J2R : Comptez-vous, au sein de la CGF, donner plus de visibilité à la filière pièces de rechange et aux actions de sa fédération, la Feda ?
S.A. : La CGF a pour rôle de défendre le métier de grossiste et peut, au besoin, venir en appui de chaque fédération. De ce point de vue-là, la Feda agit admirablement bien, sur tout ce qui est spécifique à l'automobile. À l'intersection des deux, il y a la question de la décarbonation de nos activités, et la Feda joue le rôle de fédération experte auprès de ses collègues. Mais ce n'est pas le rôle de la CGF de mettre en avant une fédération. Il s'agit avant tout de défendre tout ce qui est transverse aux fédérations. À chaque secteur ensuite de se prendre en main sur ses spécificités métier, même si la coopération et la collaboration sont importantes.
J2R : Poursuivons sur le sujet de la décarbonation. En début d'année, vous avez nommé un directeur de l'environnement dans le groupe PHE. Quelles actions souhaitez-vous entreprendre pour réduire votre empreinte carbone ?
S.A. : Les grossistes sont des entreprises citoyennes. De ce fait, nous devons prendre conscience de l'enjeu environnemental et apporter notre pierre à l'édifice de la décarbonation. La Confédération des grossistes de France est résolument engagée, mais raisonnablement aussi. Nous défendons donc ce que la Feda défend depuis des années : une décarbonation progressive, conciliable avec nos entreprises et avec les technologies mises aujourd'hui à notre disposition.

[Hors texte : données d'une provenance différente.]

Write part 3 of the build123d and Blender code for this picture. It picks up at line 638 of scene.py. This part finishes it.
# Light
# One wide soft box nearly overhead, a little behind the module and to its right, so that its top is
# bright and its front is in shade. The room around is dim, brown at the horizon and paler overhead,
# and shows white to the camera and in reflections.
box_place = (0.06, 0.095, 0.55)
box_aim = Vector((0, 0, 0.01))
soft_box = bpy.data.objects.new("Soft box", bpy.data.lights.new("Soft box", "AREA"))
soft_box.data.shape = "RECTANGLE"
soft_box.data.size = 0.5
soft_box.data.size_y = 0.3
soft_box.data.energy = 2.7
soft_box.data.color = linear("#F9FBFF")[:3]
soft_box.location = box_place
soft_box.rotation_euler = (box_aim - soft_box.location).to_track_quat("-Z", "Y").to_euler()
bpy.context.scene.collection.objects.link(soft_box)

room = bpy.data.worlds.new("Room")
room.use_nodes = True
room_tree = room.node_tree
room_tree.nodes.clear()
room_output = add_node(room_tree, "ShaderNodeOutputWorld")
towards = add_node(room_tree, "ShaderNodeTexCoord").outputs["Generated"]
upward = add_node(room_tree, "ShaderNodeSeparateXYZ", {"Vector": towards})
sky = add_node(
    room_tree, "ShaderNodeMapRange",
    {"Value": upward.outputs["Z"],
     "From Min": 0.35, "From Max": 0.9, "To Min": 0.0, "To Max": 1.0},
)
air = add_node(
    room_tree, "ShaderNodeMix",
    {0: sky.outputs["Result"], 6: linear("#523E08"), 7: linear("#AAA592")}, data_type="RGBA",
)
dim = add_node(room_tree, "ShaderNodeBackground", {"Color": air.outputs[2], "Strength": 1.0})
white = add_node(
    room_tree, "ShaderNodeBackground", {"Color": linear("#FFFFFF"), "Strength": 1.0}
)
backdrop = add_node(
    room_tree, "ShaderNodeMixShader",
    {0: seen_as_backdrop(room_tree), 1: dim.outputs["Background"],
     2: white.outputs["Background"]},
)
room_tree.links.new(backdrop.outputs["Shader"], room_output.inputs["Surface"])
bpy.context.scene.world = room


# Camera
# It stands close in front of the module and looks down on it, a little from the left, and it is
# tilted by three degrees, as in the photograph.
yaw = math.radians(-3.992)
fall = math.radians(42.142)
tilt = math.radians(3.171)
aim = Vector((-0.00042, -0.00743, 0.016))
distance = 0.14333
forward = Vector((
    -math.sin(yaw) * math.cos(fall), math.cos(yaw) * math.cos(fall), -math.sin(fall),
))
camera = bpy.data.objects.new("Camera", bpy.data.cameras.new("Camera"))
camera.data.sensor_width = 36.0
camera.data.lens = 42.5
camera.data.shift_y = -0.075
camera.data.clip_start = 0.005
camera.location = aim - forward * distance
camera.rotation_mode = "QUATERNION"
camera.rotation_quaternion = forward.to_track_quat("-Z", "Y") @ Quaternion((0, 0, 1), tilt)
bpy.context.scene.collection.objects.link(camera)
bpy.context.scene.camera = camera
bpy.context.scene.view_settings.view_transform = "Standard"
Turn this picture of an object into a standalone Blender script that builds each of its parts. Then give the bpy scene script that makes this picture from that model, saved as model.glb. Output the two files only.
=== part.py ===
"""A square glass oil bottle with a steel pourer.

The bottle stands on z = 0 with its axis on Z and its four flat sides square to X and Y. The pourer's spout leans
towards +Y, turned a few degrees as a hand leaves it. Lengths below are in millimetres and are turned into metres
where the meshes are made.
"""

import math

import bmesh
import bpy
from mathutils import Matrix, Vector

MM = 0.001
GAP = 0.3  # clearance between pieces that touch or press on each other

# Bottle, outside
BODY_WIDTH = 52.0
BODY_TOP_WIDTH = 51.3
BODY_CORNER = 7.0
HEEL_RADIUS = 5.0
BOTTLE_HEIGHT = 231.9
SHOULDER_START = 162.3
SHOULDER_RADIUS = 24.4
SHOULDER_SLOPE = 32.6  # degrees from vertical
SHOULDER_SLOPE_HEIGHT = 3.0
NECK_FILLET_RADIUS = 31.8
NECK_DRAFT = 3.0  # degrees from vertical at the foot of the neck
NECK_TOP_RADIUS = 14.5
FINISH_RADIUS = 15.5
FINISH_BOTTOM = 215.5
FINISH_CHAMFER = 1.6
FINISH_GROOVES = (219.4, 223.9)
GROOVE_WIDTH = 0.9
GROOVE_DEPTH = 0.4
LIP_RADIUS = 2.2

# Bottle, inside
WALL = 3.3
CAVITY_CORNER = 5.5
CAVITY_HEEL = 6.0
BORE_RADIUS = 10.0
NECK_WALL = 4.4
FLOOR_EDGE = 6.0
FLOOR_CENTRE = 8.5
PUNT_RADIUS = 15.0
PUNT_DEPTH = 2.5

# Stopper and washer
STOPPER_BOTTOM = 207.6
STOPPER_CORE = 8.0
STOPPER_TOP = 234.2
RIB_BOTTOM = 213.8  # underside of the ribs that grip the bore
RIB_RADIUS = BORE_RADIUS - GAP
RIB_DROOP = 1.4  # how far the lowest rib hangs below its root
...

Les réglementations qui exigent, par exemple, la mise en place de panneaux solaires ne peuvent pas être appliquées si le toit ne peut pas supporter ce poids… Quand ces équipements représentent, pour une entreprise, vingt ans d'investissements, cela ne peut pas se faire en un an. Il ne faut pas oublier que les grossistes, de façon générale, restent des PME. Dans ce contexte, nous attendons de nos directeurs environnementaux, en l'occurrence de Jean-Baptiste Labilloy chez PHE, qu'ils soient notre aiguillon permanent pour nous aider à mener des plans ambitieux et conciliables avec nos contraintes, avec l'état de nos finances et de nos bâtiments actuels. Au sein du groupe PHE, nous passons progressivement tous nos sites en éclairage LED. Nous avons aussi électrifié une partie de notre flotte, et nous avons investi dans l'isolation et le cloisonnement de certains de nos entrepôts.
J2R : Un mot sur le marché de l'aftermarket : quel bilan global tirez-vous du premier semestre ?
S.A. : Nous avons observé deux choses. Tout d'abord, un impact certainement lié au contexte climatique qui est un peu moins favorable à nos activités. Nous n'avons pas connu cette année d'épisodes d'extrême chaleur qui sont plutôt propices à la réparation automobile. Les hivers rigoureux sont également généralement plutôt bénéfiques, notamment pour les fonctions de démarrage et pour la vente d'accessoires. Deuxièmement, nous observons une morosité ambiante, sans doute liée au contexte politique et à la pression sur le pouvoir d'achat. On sent des clients un peu moins optimistes, avec des carnets de commandes et de rendez-vous moins remplis. Ce qui peut expliquer un premier semestre, honnêtement, un peu décevant par rapport à ce que l'on pouvait escompter. Malgré tout, je ne pense pas que ce soit un problème de fond pour Autodistribution, et nous ne pouvons pas nous plaindre puisque l'activité reste plutôt bonne dans le groupe PHE. Notre progression se maintient et, si les ingrédients avaient été réunis, nous nous porterions encore mieux. Il est trop tôt pour faire un bilan complet et il va falloir attendre la rentrée pour avoir un regard sur cette moitié de l'année.
Bio express :
Stéphane Antiglio (HEC) a occupé des fonctions managériales au sein de plusieurs entreprises, parmi lesquelles Schweppes France et Danone Restauration. En 1997, il rejoint SC Johnson Professional France en tant que directeur général, puis président-directeur général. En 1999, il devient directeur général de la branche Passion Froid (produits surgelés) de Pomona.
Depuis 2010, il est président du directoire d'AD International et président de Parts Holding Europe (PHE). Lors de l'assemblée générale de la CGF du 20 juin 2024, il a été élu comme nouveau président pour un mandat de trois ans, succédant à Philippe Barbier.